Seasonal fluctuations: Optimizing pricing for seasonal change is more complex than having an end-of-the-season sale in the entire store. Rather than applying giveaway pricing for wide swathes of inventory, algorithms can cluster items and give the ideal discount on each item to maximize revenue over time. For example, some items may be multi-seasonal and not require a price drop. Optimization can involve coordinating prices with the weather on a specific day, or or in a specific area, or reflect local events or community holidays.
Live tracking of inventory: Off-the-shelf machine learning can help retailers adjust pricing according to what is available in their warehouse at any given time, and their specific sales goals.

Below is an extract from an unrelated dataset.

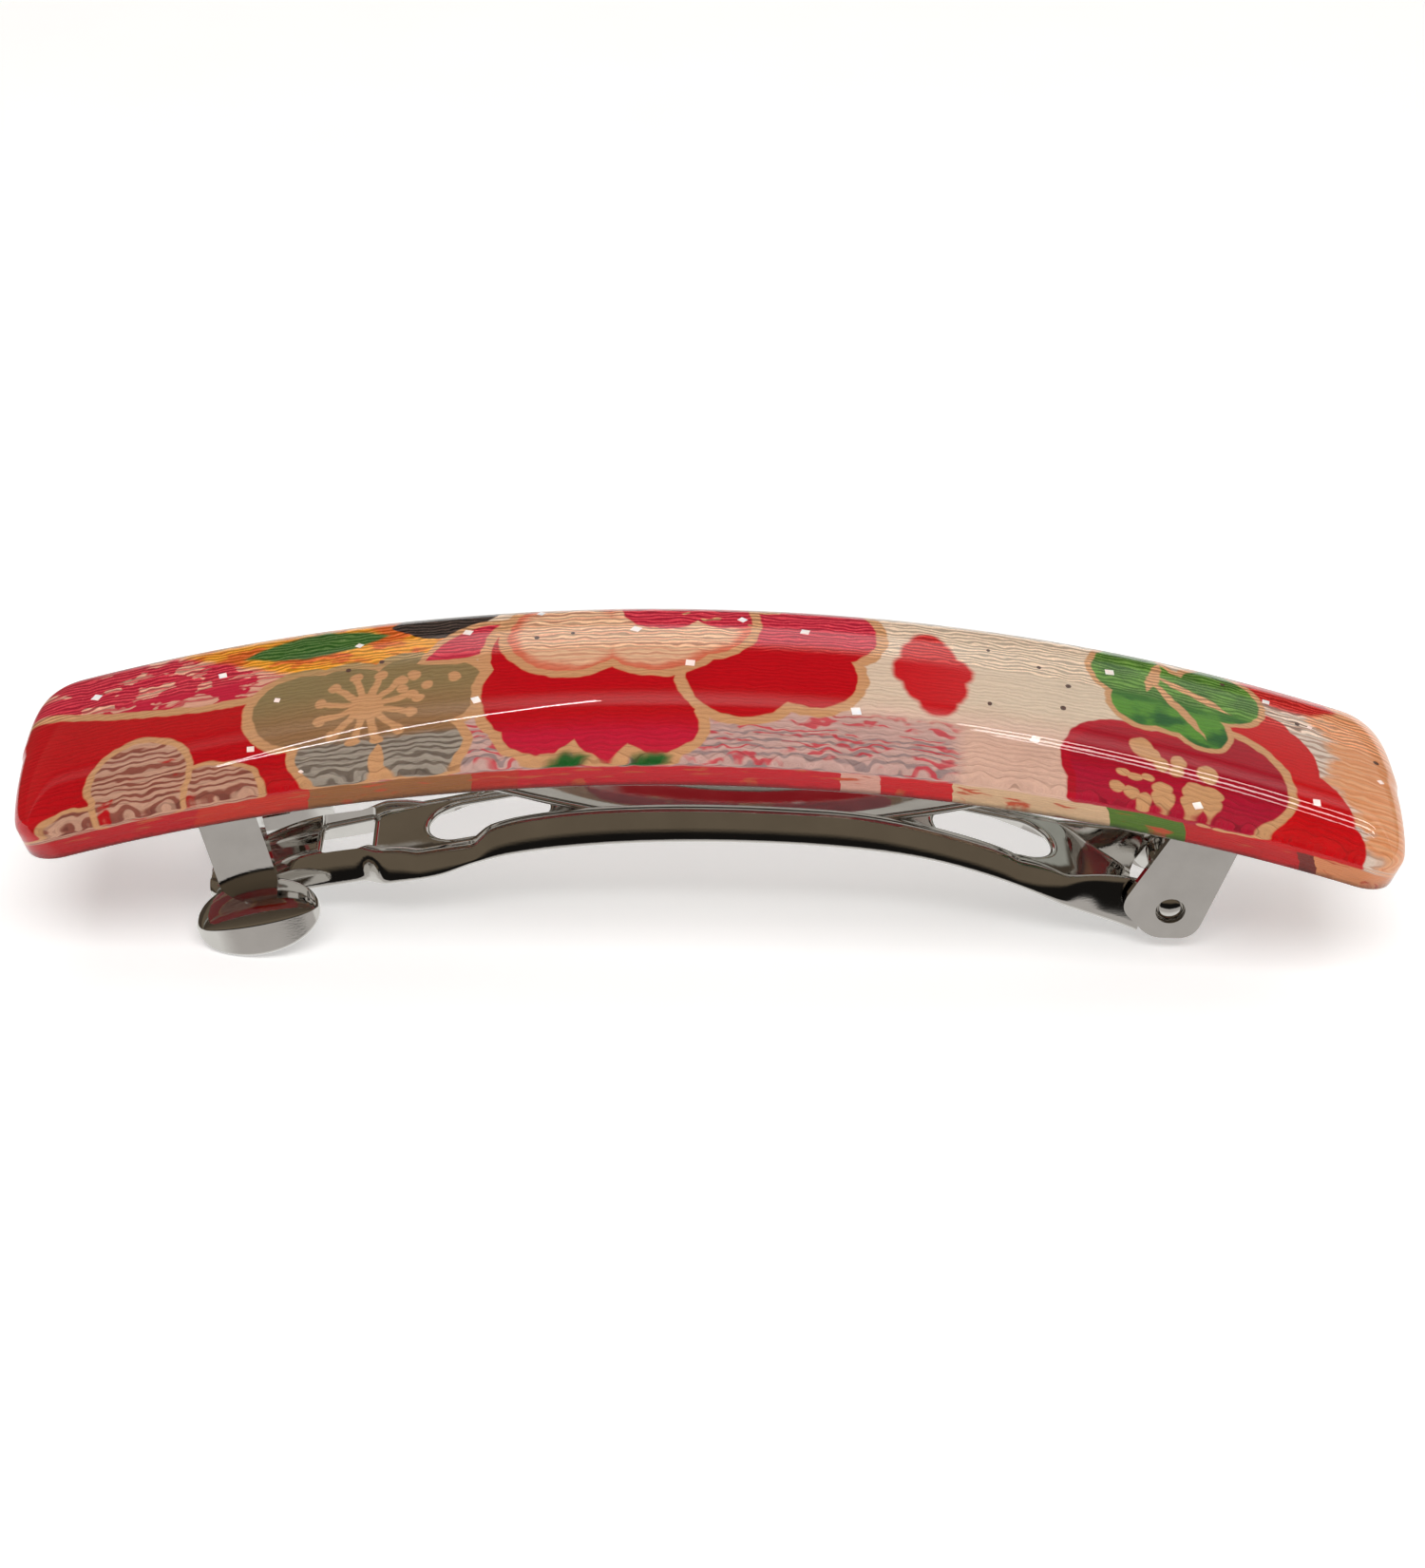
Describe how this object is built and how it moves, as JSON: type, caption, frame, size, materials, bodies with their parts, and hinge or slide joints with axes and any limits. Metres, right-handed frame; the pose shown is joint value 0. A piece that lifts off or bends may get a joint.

Profit optimization doesn’t only benefit the customer, it’s now at the point where both the retailer and the consumer benefit. For a long time, there was a concern that people wouldn’t accept changing prices at retail, but ecommerce giants like Amazon have changed consumer habits. Consumers today are very savvy – they know how to find the best price for the goods they want, and accept the fact that it changes over time.
Sellers have little choice but to adopt more sophisticated pricing strategies. As such, we are seeing price optimization become an increasingly mainstream technology in the retail sector.
We have seen that retailers that adopt optimized pricing typically see about a 30% increase in revenue and an 11% increase in profits. Pricing optimization that considers a wide selection of variables and utilizes sophisticated data analysis has really become the only way to attract a steady customer base, maintain profit margins, and adapt to the challenges of today’s market.